«Otto voli al giorno con turisti islamici, moschea necessaria a Venezia»
VENEZIA. «Venezia è uno dei pochi capoluoghi che non ha un fazzoletto di terra dove i musulmani possono pregare. Non vogliamo una struttura enorme, chiediamo solo un indirizzo, un modo per dire: ti riconosco».
Mohammed Amin Al Ahdab, presidente emerito della Comunità Islamica di Venezia e Provincia, abita in città dall’84. Oggi parteciperà all’incontro organizzato dal Comitato promotore della giornata ecumenica del dialogo cristiano-islamico alla scuola dei Calegheri. «Un’esigenza sociale», così definisce la richiesta di un luogo di culto in centro storico: «Arrivano otto voli giornalieri da paesi islamici: mettiamo che anche un quarto di loro siano praticanti, parliamo comunque di migliaia di persone. È una carenza, non un lusso che vogliamo ottenere. Sarebbe un modo per far capire che Venezia è una città tollerante e aperta al dialogo. Riceviamo chiamate per chiederci: dove siete? Marghera, per i turisti che arrivano a Venezia, è un posto sconosciuto».
Per Al Ahdab non si tratta di una “sfida”, perché l’obiettivo è quello di avere una città completa di tutte le sue funzioni. «Dietro supposte violazioni di norme urbanistiche», aggiunge il presidente Della Comunità islamica di Venezia e provincia Sadmir Aliovski, «si finisce col nascondere espressioni di islamofobia che portano a chiudere luoghi di culto funzionanti da oltre vent’anni che sono diventati punto di incontro e di integrazione».
L’appello per consentire l’apertura di un luogo di culto è stato inviato al presidente della Regione Luca Zaia, al prefetto Vittorio Zappalorto, al sindaco Luigi Brugnaro, che la comunità non ha mai incontrato formalmente. Il tema è di quelli che scottano e che viene riproposto ad ogni Ramadan e Festa del sacrificio. Ed è quello del diritto a un luogo di culto.

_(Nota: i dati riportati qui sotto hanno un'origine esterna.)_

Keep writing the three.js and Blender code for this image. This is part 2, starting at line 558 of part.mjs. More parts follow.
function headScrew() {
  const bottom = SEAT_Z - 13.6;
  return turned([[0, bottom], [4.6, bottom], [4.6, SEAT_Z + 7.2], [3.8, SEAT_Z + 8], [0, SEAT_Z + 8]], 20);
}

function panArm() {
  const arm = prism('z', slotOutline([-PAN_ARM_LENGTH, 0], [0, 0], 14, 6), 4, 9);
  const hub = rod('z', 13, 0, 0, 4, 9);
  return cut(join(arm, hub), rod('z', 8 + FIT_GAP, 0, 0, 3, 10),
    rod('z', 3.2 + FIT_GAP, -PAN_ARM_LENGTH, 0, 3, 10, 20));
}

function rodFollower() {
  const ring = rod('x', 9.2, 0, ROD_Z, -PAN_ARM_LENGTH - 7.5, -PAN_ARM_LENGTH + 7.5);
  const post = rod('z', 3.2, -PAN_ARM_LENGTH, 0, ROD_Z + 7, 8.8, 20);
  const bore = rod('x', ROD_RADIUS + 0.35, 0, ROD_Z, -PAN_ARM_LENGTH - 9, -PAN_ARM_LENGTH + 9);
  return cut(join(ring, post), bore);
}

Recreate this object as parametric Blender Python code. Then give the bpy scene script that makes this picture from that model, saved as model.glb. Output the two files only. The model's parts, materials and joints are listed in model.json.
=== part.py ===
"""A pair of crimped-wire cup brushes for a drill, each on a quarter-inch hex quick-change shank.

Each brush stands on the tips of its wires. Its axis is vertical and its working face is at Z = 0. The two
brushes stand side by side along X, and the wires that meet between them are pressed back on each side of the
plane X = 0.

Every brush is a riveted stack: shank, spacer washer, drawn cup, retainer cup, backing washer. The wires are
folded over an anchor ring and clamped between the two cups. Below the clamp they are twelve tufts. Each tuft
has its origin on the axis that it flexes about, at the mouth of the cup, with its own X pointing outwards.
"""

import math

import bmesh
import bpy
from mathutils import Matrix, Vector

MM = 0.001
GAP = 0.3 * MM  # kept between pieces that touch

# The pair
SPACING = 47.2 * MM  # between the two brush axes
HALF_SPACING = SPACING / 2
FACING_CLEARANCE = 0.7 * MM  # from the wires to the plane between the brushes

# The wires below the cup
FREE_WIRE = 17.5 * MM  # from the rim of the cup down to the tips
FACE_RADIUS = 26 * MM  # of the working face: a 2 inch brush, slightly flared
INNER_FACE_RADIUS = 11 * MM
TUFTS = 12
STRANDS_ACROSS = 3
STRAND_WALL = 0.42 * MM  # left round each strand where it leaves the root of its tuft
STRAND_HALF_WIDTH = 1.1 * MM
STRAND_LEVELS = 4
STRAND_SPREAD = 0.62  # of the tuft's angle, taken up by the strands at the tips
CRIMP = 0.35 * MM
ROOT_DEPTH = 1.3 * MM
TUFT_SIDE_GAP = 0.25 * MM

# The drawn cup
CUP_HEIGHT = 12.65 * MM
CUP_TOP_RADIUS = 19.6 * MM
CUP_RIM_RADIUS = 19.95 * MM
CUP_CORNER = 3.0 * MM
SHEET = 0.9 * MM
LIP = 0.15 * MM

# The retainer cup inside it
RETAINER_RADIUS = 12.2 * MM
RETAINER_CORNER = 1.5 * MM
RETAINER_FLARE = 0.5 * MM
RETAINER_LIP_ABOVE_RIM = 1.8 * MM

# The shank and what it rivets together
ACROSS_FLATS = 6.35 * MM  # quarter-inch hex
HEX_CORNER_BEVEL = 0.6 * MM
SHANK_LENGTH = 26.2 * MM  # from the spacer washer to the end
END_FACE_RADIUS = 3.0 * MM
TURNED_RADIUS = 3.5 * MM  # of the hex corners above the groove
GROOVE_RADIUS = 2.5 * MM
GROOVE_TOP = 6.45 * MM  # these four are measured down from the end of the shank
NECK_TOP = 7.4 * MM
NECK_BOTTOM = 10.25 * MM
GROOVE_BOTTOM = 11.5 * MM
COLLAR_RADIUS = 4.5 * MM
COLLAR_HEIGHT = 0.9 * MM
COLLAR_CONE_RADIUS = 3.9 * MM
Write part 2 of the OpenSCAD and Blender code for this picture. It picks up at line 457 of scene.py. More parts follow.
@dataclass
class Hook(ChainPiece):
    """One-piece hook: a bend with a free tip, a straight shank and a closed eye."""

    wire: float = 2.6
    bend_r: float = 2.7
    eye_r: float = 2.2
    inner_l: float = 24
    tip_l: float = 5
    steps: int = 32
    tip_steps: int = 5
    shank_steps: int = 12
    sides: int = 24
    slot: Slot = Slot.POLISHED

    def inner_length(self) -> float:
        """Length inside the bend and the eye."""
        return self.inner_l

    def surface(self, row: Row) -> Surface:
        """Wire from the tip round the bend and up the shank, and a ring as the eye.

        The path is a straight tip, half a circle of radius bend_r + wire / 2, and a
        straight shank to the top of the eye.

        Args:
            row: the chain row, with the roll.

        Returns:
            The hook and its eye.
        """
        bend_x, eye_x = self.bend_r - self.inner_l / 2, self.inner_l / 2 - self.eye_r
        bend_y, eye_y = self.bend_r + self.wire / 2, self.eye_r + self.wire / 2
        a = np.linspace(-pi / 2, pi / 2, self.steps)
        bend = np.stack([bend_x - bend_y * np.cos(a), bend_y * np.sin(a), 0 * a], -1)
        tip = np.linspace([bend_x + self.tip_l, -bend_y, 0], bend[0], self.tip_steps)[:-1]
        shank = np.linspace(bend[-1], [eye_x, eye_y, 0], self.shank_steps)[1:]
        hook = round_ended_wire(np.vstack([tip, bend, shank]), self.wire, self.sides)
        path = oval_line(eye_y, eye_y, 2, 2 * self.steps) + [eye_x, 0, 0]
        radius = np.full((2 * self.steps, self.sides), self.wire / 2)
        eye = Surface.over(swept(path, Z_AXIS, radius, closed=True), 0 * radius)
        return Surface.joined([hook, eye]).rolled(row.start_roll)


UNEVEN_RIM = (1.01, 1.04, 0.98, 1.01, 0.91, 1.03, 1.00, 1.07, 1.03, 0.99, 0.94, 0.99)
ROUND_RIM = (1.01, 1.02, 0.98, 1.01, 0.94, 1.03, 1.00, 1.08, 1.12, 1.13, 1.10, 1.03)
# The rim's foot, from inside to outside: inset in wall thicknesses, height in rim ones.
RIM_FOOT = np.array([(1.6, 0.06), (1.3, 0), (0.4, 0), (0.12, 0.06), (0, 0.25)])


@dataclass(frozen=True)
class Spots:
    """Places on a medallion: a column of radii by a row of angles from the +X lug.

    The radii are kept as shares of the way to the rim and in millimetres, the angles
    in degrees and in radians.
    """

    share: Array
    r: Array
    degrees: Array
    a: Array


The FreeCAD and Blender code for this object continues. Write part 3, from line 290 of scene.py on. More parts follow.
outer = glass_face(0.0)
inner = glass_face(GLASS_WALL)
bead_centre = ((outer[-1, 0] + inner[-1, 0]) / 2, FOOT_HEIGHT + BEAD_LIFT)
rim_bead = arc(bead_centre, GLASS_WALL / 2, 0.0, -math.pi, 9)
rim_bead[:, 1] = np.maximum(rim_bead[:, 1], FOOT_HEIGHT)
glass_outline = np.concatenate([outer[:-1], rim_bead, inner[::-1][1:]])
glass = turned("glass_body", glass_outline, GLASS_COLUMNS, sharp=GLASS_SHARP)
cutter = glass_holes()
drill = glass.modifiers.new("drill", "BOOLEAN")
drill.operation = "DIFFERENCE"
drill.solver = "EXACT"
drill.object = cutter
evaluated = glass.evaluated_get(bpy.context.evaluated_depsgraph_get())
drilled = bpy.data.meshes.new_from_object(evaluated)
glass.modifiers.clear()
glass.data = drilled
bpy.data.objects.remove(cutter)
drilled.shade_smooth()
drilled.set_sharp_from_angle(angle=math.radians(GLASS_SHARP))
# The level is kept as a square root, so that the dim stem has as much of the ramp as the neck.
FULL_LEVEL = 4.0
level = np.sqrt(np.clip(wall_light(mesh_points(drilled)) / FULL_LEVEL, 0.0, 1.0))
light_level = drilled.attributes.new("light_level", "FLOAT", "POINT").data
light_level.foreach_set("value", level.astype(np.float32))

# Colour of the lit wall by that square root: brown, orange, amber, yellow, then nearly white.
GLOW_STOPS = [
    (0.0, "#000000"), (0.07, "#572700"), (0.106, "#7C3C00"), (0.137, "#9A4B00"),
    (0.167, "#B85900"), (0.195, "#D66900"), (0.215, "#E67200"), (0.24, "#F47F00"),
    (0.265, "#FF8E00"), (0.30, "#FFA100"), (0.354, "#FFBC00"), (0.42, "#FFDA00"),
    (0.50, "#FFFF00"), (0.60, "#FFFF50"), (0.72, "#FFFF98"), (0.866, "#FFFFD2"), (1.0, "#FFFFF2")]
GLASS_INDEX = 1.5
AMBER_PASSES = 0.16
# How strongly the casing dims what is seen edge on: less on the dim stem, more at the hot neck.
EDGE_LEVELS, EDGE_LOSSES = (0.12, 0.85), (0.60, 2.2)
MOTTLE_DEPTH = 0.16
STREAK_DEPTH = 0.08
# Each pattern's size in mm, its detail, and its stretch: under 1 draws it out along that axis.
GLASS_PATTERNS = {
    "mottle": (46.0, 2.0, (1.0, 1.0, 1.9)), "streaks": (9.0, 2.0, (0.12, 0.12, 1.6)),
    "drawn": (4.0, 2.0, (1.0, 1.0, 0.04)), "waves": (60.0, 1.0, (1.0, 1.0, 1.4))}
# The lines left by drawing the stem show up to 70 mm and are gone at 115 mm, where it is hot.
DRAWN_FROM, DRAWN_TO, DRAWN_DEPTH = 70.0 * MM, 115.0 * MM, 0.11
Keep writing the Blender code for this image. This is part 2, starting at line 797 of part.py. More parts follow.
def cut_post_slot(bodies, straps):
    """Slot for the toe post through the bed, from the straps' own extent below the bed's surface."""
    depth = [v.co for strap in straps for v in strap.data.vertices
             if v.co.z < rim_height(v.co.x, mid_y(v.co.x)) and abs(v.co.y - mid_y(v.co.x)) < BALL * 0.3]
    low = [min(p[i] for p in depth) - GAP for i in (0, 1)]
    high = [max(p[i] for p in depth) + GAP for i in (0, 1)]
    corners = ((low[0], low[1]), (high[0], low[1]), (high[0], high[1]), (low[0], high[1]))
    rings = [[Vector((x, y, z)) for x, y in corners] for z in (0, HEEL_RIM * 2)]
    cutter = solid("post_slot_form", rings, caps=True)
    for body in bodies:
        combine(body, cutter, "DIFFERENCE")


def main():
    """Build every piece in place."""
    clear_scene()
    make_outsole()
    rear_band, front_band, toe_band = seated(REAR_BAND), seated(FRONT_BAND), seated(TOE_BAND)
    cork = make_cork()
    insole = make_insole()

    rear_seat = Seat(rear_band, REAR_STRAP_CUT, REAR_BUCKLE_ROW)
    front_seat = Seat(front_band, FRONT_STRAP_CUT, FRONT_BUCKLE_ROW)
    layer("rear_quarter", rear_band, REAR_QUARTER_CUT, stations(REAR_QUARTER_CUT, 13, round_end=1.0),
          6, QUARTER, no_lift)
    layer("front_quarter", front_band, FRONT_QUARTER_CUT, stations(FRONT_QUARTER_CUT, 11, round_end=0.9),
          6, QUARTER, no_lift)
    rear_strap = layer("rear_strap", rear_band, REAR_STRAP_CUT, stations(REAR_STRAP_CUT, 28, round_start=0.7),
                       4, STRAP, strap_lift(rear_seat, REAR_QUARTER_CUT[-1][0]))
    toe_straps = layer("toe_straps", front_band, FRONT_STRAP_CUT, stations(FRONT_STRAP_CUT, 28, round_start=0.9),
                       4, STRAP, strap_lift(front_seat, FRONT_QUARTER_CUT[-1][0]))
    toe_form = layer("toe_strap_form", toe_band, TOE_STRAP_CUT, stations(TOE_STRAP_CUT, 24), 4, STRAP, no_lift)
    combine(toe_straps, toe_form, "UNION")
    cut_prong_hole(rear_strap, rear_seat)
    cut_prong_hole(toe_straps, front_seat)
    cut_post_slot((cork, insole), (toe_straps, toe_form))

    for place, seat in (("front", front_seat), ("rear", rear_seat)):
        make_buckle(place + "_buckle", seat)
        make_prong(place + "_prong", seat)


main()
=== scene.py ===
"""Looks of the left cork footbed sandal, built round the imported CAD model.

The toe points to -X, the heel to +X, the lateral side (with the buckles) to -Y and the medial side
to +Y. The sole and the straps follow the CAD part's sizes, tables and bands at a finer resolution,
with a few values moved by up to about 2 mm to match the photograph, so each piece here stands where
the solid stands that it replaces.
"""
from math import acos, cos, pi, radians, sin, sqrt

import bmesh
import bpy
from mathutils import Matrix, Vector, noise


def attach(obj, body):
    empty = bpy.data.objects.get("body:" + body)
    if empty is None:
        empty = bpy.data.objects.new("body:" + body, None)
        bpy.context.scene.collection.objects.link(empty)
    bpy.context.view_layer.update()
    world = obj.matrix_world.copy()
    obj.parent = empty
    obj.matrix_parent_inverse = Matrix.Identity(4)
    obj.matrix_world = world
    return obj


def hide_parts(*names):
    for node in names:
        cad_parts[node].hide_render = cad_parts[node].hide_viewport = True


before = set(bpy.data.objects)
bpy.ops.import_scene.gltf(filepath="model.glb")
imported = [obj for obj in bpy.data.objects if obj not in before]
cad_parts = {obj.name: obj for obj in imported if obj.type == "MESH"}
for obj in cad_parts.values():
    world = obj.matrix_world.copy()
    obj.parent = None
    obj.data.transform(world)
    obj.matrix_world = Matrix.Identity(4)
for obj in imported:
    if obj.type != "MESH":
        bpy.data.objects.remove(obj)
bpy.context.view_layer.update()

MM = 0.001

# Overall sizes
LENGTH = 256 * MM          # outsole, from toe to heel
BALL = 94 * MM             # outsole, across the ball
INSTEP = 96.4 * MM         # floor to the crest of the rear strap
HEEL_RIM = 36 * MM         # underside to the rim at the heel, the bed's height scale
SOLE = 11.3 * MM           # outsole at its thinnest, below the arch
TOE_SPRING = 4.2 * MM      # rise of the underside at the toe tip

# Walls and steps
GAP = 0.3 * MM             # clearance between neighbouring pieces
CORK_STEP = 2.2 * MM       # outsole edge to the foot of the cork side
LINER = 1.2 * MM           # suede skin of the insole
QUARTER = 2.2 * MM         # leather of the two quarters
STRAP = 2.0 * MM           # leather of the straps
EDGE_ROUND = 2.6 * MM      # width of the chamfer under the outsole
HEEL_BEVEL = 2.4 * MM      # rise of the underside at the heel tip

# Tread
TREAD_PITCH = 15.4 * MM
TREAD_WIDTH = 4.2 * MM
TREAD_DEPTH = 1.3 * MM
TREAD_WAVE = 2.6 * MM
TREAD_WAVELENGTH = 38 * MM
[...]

La Comunità islamica nell’ambito del dialogo interreligioso, ripropone con forza il problema. A Mestre di recente sono state chiuse in più occasioni due moschee bengalesi. «Oggi parliamo di garage o scantinati», chiude Amin Al Ahdab, «non certo centri dignitosi dove esprimere la nostra fede. Noi siamo italiani, abbiamo bisogno di uno spazio decente per pregare».